Introduction
Since our ancestors first discovered fire millennia ago, civilization’s continued expansion has been dependent on finding cheap and plentiful energy sources. While much of our history has been dominated by the use of biomass as the primary fuel source, our move toward industrialization in the 18th century changed this in a couple of decades. Cheap and abundant coal that drove the machines and factories of the Industrial Revolution was added to our energy mix. More than a century passed before the transportation sector prompted another addition to our core energy sources: oil.
We have doubled our energy consumption over the past 40 years, something that took us a century to do during the 1800s. This growing demand for energy, combined with a heavy dependence on non-renewable sources, has been the norm until recently.
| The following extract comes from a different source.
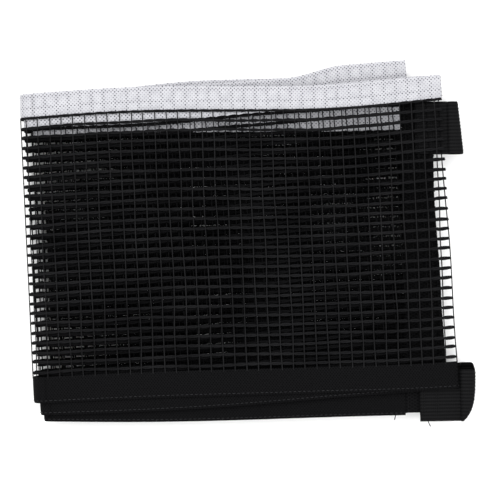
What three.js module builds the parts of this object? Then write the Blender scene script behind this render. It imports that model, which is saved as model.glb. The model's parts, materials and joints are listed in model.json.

Increased climate change awareness and rising levels of greenhouse gas emissions have driven a call to action to curb our dependence on fossil fuels. Additionally, diversifying our energy mix to increase the use of renewable energy sources is prudent risk management in economic terms.
Historically, adoption of new fuel sources came with a shift toward new technologies, like the steam powered machines of the 18th century and combustion engines of the 19th century. However, the current energy transition we are witnessing is driven by our goal to reduce our carbon emissions, whereby innovative technologies are being embraced with an explicit purpose of diversifying our fuel sources.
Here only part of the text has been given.